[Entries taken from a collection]
↓↓↓

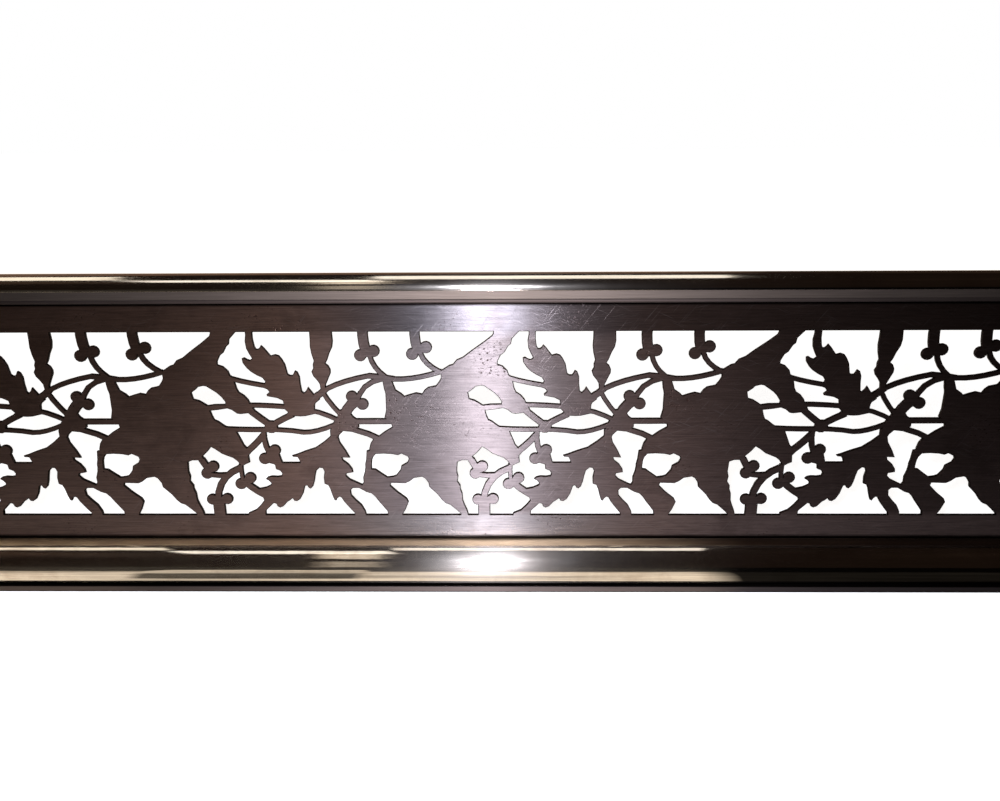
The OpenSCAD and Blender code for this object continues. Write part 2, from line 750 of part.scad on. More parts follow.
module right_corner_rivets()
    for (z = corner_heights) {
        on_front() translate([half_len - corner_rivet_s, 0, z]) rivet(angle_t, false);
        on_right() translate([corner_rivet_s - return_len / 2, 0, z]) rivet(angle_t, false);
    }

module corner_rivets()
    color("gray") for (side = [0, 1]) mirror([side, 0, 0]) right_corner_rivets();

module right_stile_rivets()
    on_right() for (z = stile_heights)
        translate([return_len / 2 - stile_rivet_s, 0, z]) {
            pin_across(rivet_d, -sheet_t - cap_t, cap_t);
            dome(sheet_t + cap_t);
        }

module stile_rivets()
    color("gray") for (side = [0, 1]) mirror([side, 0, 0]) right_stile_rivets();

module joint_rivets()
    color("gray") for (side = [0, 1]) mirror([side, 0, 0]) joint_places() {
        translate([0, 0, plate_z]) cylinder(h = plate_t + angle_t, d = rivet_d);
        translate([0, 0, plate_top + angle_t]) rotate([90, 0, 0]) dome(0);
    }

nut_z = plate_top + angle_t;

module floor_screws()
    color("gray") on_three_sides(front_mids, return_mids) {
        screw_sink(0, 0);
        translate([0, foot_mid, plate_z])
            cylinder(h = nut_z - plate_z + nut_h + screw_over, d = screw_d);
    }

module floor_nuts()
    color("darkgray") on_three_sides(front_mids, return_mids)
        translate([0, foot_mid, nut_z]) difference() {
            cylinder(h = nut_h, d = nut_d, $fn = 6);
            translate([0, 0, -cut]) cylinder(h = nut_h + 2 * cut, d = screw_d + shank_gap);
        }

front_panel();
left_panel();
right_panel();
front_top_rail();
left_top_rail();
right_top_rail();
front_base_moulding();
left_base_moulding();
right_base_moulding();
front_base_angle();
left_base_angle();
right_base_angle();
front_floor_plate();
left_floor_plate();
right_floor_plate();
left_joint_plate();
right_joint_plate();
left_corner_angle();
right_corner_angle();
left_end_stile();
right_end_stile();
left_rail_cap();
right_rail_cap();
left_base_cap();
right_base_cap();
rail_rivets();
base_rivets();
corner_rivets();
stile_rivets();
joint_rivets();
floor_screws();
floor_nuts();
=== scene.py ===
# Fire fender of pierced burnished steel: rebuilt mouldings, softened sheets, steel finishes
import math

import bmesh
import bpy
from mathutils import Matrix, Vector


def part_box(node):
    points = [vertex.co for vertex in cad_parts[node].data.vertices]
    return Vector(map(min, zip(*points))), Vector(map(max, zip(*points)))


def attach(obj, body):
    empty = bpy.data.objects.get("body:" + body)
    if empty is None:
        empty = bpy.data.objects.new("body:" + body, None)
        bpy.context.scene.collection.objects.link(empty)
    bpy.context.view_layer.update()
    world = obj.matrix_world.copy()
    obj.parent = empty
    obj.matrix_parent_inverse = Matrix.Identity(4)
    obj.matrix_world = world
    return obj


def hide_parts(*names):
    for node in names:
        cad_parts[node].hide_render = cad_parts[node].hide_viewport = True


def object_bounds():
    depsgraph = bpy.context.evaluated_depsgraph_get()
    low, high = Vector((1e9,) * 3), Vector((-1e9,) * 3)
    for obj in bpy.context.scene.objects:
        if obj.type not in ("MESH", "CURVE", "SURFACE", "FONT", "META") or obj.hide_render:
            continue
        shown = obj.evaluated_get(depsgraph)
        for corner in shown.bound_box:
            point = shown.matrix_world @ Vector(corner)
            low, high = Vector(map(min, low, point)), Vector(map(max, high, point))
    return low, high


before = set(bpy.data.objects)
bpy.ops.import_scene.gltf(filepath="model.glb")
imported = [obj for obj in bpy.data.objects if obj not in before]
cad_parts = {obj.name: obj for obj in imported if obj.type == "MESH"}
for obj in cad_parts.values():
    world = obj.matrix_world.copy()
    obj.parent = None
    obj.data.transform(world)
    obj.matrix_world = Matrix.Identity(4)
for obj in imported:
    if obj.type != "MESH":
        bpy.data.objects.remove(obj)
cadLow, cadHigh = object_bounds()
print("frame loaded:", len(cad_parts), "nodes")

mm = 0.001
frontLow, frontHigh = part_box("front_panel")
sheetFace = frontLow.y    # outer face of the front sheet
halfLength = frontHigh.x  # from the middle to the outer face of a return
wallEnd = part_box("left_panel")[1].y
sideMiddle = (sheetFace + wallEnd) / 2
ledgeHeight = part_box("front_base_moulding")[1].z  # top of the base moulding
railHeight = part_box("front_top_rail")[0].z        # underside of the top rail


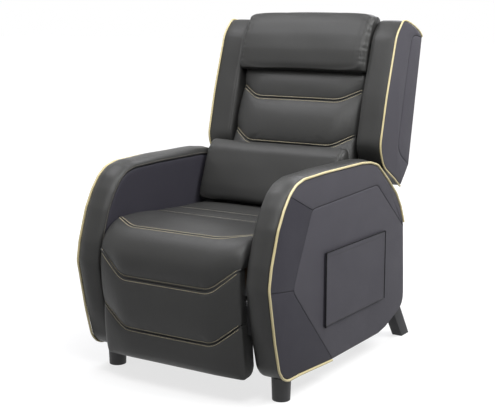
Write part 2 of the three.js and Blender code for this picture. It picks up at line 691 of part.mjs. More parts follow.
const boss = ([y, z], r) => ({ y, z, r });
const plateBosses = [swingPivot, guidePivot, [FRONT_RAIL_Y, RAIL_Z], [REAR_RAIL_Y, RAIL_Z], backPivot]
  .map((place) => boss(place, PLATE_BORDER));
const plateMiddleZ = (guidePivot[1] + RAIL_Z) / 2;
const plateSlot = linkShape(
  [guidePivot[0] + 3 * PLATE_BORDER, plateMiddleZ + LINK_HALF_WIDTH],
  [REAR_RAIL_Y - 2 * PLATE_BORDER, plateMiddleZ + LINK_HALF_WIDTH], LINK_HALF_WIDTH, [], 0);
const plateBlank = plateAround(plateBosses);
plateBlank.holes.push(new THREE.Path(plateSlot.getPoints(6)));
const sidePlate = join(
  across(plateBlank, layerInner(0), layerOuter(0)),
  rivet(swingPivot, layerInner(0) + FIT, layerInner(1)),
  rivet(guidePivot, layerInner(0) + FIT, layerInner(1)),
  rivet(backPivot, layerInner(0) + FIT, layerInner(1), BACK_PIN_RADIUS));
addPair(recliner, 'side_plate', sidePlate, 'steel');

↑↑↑
↓↓↓

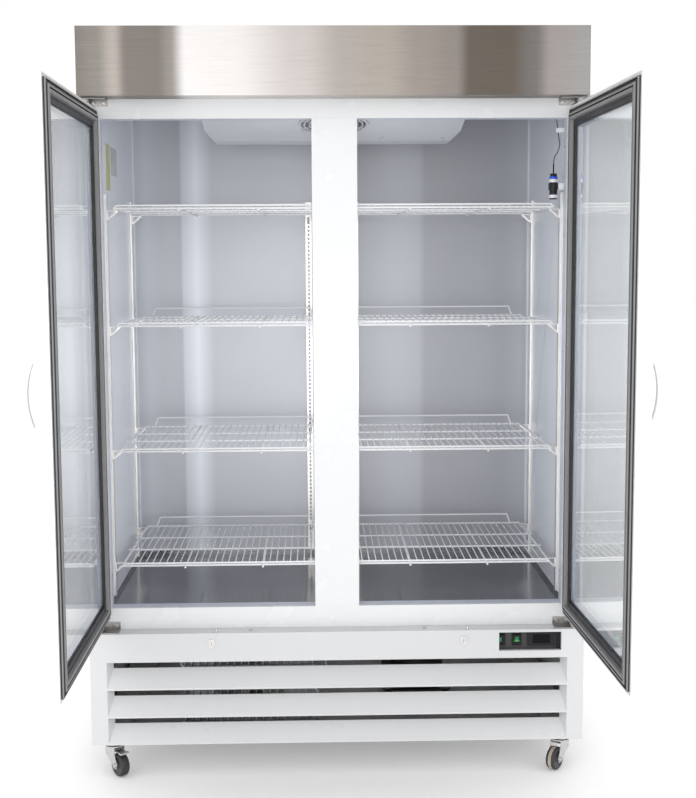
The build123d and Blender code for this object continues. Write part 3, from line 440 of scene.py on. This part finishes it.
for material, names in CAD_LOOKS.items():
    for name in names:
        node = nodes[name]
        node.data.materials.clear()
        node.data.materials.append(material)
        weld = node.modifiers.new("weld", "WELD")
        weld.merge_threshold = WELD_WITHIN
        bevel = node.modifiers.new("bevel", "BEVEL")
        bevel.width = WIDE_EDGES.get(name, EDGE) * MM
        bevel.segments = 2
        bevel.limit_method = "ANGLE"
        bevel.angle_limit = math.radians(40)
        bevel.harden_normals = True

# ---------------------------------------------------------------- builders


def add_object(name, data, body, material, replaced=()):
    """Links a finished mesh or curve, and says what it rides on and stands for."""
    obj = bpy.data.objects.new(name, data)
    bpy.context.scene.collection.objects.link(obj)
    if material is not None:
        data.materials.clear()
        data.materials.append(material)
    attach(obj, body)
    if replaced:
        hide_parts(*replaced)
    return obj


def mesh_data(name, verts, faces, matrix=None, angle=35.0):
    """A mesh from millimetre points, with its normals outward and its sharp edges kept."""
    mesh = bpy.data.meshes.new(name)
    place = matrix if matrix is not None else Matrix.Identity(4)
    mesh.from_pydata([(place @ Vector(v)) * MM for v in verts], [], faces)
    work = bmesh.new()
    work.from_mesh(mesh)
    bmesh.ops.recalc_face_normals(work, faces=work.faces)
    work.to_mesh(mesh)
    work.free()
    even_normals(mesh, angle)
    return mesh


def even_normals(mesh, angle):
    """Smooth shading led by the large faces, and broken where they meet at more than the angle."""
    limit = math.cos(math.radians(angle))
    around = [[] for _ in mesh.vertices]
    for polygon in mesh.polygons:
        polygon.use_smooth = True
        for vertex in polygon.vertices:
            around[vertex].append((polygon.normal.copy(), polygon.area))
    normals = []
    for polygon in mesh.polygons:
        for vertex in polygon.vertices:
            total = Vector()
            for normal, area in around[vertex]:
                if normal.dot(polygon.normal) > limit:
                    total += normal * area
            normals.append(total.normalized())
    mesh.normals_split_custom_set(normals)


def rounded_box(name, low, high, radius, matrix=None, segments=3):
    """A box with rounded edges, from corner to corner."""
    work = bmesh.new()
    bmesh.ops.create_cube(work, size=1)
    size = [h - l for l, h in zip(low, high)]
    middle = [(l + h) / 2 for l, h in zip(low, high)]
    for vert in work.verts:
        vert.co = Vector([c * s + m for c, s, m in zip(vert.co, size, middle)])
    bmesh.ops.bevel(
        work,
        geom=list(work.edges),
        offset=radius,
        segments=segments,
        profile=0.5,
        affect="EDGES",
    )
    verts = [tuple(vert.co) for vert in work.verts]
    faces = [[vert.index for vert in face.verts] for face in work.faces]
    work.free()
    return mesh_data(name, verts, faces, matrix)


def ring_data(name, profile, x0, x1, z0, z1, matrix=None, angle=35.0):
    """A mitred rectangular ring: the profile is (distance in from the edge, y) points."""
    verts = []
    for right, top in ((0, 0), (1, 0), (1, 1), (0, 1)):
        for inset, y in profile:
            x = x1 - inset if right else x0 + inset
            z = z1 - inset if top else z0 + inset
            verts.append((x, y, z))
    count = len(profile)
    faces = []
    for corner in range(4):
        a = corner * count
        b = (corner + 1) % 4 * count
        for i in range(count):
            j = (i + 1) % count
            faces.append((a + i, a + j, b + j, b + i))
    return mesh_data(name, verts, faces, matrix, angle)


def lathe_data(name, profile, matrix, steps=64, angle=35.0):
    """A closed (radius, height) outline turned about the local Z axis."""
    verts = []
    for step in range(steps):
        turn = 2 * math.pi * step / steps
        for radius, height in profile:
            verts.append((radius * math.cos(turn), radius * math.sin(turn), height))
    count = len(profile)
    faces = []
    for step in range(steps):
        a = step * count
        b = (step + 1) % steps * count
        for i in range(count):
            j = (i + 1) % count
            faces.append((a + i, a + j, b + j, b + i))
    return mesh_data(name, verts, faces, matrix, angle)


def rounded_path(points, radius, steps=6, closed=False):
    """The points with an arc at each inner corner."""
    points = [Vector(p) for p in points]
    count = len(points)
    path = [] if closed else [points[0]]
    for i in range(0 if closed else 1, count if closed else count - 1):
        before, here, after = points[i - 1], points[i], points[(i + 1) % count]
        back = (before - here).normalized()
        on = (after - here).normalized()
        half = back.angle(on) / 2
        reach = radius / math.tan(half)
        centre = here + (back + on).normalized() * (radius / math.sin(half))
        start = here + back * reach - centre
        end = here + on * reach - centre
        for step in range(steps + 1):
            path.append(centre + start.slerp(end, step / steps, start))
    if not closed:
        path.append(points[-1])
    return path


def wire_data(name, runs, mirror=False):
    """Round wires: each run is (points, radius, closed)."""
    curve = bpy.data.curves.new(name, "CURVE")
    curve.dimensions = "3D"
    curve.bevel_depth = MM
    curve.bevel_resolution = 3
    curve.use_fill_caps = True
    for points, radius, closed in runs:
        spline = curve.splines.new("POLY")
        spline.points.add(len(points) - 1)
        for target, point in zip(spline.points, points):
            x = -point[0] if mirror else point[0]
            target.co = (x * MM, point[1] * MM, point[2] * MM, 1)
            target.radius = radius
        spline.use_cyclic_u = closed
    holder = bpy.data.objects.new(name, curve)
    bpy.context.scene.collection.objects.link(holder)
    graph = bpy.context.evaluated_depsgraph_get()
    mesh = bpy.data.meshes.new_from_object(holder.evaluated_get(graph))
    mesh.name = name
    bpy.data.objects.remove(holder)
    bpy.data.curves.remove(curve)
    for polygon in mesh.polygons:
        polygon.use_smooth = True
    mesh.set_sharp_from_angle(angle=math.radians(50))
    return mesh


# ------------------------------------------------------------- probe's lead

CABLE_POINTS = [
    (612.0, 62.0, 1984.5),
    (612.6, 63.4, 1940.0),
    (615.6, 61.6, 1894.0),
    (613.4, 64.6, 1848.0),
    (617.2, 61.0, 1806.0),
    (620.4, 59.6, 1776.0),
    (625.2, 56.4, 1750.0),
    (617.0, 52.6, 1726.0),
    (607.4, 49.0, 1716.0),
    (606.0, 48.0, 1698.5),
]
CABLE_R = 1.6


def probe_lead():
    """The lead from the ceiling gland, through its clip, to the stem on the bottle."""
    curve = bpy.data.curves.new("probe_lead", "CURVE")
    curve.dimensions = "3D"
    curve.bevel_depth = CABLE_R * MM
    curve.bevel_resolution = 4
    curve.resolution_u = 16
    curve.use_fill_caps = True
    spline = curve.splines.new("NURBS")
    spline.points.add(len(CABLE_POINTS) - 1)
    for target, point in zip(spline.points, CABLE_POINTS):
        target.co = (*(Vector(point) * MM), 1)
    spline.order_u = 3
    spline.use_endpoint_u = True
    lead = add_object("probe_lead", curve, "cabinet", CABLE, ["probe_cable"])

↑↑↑
↓↓↓

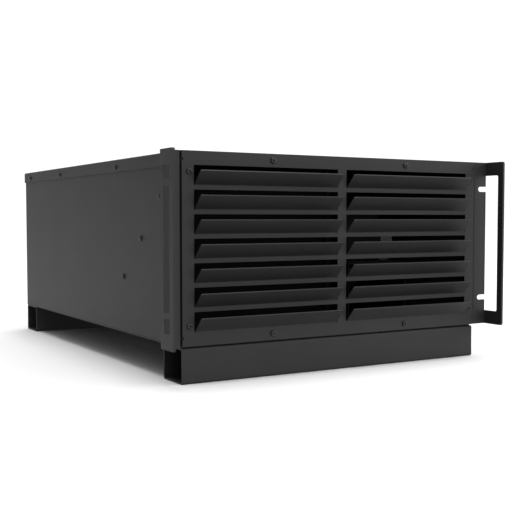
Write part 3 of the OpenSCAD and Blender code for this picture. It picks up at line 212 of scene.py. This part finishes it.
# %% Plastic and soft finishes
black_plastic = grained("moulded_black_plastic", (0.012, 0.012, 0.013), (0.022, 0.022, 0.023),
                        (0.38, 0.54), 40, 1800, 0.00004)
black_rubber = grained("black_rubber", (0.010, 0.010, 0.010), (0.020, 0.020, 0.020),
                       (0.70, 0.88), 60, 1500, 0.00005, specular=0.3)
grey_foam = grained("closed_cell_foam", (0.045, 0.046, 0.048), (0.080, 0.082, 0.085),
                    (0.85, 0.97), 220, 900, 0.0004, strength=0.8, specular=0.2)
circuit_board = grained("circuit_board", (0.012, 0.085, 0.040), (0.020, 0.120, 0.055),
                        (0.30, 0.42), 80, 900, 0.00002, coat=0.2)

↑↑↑

Start at the line with "front_panel();" and stop after the line with "bpy.context.view_layer.update()". Repeat exactly the lines in that range.

front_panel();
left_panel();
right_panel();
front_top_rail();
left_top_rail();
right_top_rail();
front_base_moulding();
left_base_moulding();
right_base_moulding();
front_base_angle();
left_base_angle();
right_base_angle();
front_floor_plate();
left_floor_plate();
right_floor_plate();
left_joint_plate();
right_joint_plate();
left_corner_angle();
right_corner_angle();
left_end_stile();
right_end_stile();
left_rail_cap();
right_rail_cap();
left_base_cap();
right_base_cap();
rail_rivets();
base_rivets();
corner_rivets();
stile_rivets();
joint_rivets();
floor_screws();
floor_nuts();
=== scene.py ===
# Fire fender of pierced burnished steel: rebuilt mouldings, softened sheets, steel finishes
import math

import bmesh
import bpy
from mathutils import Matrix, Vector


def part_box(node):
    points = [vertex.co for vertex in cad_parts[node].data.vertices]
    return Vector(map(min, zip(*points))), Vector(map(max, zip(*points)))


def attach(obj, body):
    empty = bpy.data.objects.get("body:" + body)
    if empty is None:
        empty = bpy.data.objects.new("body:" + body, None)
        bpy.context.scene.collection.objects.link(empty)
    bpy.context.view_layer.update()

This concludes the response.